Requirement
Your task is to repeat all of the material exactly.

* * * *

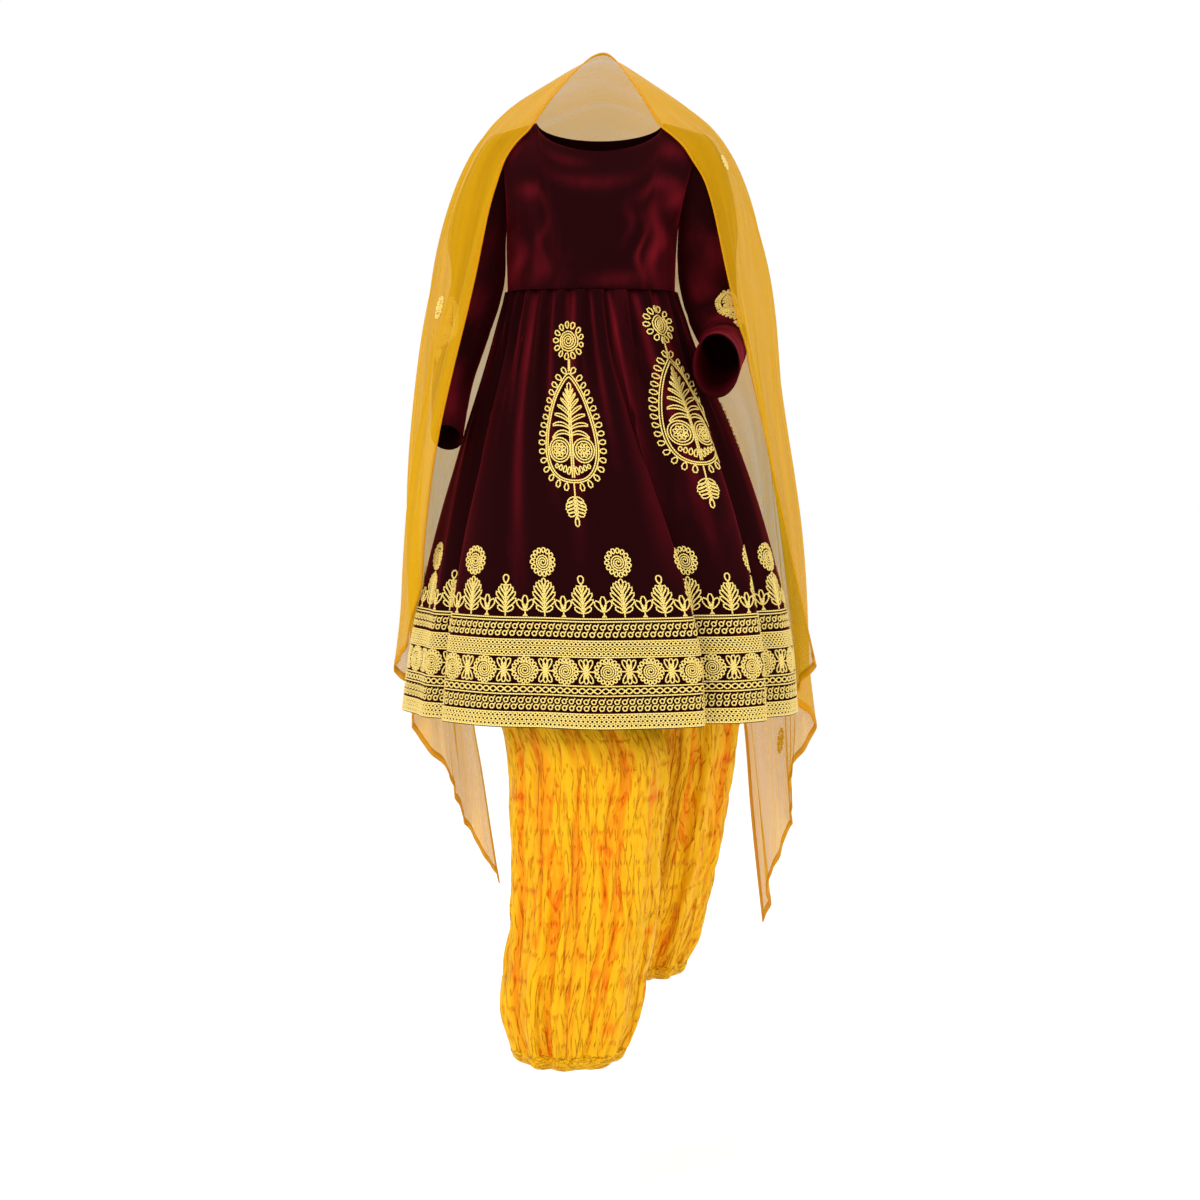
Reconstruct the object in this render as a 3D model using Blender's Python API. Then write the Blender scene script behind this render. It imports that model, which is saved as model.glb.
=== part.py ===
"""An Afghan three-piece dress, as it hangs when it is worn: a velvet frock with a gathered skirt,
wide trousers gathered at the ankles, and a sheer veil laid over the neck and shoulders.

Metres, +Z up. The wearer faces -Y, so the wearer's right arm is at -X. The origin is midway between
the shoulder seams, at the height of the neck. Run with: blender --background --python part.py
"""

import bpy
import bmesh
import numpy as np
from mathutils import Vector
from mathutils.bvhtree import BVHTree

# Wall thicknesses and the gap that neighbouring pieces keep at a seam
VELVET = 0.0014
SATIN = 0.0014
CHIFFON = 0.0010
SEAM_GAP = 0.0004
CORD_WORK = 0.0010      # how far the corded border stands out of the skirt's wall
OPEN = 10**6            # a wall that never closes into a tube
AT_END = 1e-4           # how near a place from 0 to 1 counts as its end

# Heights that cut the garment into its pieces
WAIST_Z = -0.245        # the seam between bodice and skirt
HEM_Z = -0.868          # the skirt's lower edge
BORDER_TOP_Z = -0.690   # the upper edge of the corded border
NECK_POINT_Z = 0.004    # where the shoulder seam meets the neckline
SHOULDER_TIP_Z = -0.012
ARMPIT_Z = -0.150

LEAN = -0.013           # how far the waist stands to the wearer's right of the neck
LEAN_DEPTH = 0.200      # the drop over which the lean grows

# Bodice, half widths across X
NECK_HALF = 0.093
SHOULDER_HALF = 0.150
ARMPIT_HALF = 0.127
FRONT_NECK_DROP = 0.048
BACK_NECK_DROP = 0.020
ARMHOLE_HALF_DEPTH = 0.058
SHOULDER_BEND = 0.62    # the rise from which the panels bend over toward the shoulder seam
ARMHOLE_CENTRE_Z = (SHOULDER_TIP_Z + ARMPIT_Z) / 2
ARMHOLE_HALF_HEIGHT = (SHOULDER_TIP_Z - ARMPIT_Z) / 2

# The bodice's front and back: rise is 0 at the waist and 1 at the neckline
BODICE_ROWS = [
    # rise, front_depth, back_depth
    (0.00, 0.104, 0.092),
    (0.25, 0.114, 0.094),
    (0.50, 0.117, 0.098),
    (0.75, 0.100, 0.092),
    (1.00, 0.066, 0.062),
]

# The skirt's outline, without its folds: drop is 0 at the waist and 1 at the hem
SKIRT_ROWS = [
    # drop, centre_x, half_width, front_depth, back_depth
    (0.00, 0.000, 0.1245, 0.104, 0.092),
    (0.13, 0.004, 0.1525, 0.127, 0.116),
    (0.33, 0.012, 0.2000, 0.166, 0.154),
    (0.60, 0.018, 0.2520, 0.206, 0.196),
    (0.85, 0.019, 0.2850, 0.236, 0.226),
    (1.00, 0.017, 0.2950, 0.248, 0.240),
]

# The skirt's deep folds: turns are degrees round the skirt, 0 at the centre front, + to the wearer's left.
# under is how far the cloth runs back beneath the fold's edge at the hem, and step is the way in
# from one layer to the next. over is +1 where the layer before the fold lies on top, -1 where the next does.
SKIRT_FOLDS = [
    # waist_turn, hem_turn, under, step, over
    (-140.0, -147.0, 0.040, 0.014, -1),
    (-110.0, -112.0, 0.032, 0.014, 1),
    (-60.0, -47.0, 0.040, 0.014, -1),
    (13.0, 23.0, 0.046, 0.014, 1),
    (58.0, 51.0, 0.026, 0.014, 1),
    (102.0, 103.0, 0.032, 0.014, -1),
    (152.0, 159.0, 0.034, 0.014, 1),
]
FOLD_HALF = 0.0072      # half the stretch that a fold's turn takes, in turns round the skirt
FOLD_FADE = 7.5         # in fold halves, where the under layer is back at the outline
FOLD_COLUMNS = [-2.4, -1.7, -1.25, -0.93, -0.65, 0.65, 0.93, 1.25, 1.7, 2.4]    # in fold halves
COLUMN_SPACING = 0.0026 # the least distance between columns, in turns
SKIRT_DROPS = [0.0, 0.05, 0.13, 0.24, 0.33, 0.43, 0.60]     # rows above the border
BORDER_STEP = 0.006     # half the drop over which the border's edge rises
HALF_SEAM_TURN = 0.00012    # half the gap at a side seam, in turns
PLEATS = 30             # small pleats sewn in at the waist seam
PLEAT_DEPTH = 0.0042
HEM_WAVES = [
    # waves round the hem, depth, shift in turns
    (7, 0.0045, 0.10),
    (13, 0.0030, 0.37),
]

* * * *

Response to the task
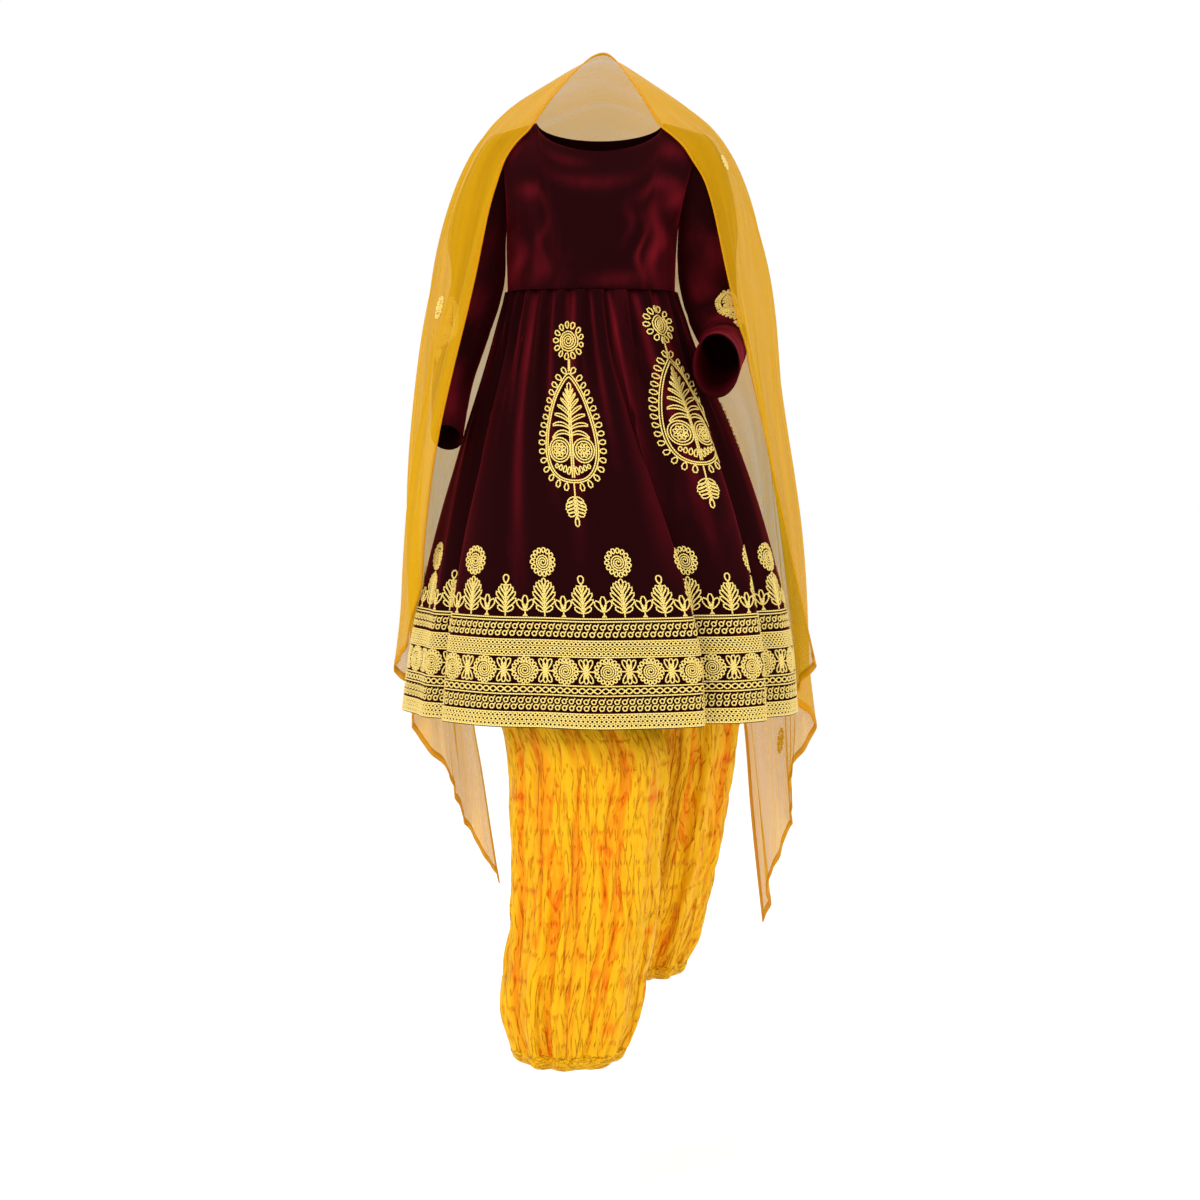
Reconstruct the object in this render as a 3D model using Blender's Python API. Then write the Blender scene script behind this render. It imports that model, which is saved as model.glb.
=== part.py ===
"""An Afghan three-piece dress, as it hangs when it is worn: a velvet frock with a gathered skirt,
wide trousers gathered at the ankles, and a sheer veil laid over the neck and shoulders.

Metres, +Z up. The wearer faces -Y, so the wearer's right arm is at -X. The origin is midway between
the shoulder seams, at the height of the neck. Run with: blender --background --python part.py
"""

import bpy
import bmesh
import numpy as np
from mathutils import Vector
from mathutils.bvhtree import BVHTree

# Wall thicknesses and the gap that neighbouring pieces keep at a seam
VELVET = 0.0014
SATIN = 0.0014
CHIFFON = 0.0010
SEAM_GAP = 0.0004
CORD_WORK = 0.0010      # how far the corded border stands out of the skirt's wall
OPEN = 10**6            # a wall that never closes into a tube
AT_END = 1e-4           # how near a place from 0 to 1 counts as its end

# Heights that cut the garment into its pieces
WAIST_Z = -0.245        # the seam between bodice and skirt
HEM_Z = -0.868          # the skirt's lower edge
BORDER_TOP_Z = -0.690   # the upper edge of the corded border
NECK_POINT_Z = 0.004    # where the shoulder seam meets the neckline
SHOULDER_TIP_Z = -0.012
ARMPIT_Z = -0.150

LEAN = -0.013           # how far the waist stands to the wearer's right of the neck
LEAN_DEPTH = 0.200      # the drop over which the lean grows

# Bodice, half widths across X
NECK_HALF = 0.093
SHOULDER_HALF = 0.150
ARMPIT_HALF = 0.127
FRONT_NECK_DROP = 0.048
BACK_NECK_DROP = 0.020
ARMHOLE_HALF_DEPTH = 0.058
SHOULDER_BEND = 0.62    # the rise from which the panels bend over toward the shoulder seam
ARMHOLE_CENTRE_Z = (SHOULDER_TIP_Z + ARMPIT_Z) / 2
ARMHOLE_HALF_HEIGHT = (SHOULDER_TIP_Z - ARMPIT_Z) / 2

# The bodice's front and back: rise is 0 at the waist and 1 at the neckline
BODICE_ROWS = [
    # rise, front_depth, back_depth
    (0.00, 0.104, 0.092),
    (0.25, 0.114, 0.094),
    (0.50, 0.117, 0.098),
    (0.75, 0.100, 0.092),
    (1.00, 0.066, 0.062),
]

# The skirt's outline, without its folds: drop is 0 at the waist and 1 at the hem
SKIRT_ROWS = [
    # drop, centre_x, half_width, front_depth, back_depth
    (0.00, 0.000, 0.1245, 0.104, 0.092),
    (0.13, 0.004, 0.1525, 0.127, 0.116),
    (0.33, 0.012, 0.2000, 0.166, 0.154),
    (0.60, 0.018, 0.2520, 0.206, 0.196),
    (0.85, 0.019, 0.2850, 0.236, 0.226),
    (1.00, 0.017, 0.2950, 0.248, 0.240),
]

# The skirt's deep folds: turns are degrees round the skirt, 0 at the centre front, + to the wearer's left.
# under is how far the cloth runs back beneath the fold's edge at the hem, and step is the way in
# from one layer to the next. over is +1 where the layer before the fold lies on top, -1 where the next does.
SKIRT_FOLDS = [
    # waist_turn, hem_turn, under, step, over
    (-140.0, -147.0, 0.040, 0.014, -1),
    (-110.0, -112.0, 0.032, 0.014, 1),
    (-60.0, -47.0, 0.040, 0.014, -1),
    (13.0, 23.0, 0.046, 0.014, 1),
    (58.0, 51.0, 0.026, 0.014, 1),
    (102.0, 103.0, 0.032, 0.014, -1),
    (152.0, 159.0, 0.034, 0.014, 1),
]
FOLD_HALF = 0.0072      # half the stretch that a fold's turn takes, in turns round the skirt
FOLD_FADE = 7.5         # in fold halves, where the under layer is back at the outline
FOLD_COLUMNS = [-2.4, -1.7, -1.25, -0.93, -0.65, 0.65, 0.93, 1.25, 1.7, 2.4]    # in fold halves
COLUMN_SPACING = 0.0026 # the least distance between columns, in turns
SKIRT_DROPS = [0.0, 0.05, 0.13, 0.24, 0.33, 0.43, 0.60]     # rows above the border
BORDER_STEP = 0.006     # half the drop over which the border's edge rises
HALF_SEAM_TURN = 0.00012    # half the gap at a side seam, in turns
PLEATS = 30             # small pleats sewn in at the waist seam
PLEAT_DEPTH = 0.0042
HEM_WAVES = [
    # waves round the hem, depth, shift in turns
    (7, 0.0045, 0.10),
    (13, 0.0030, 0.37),
]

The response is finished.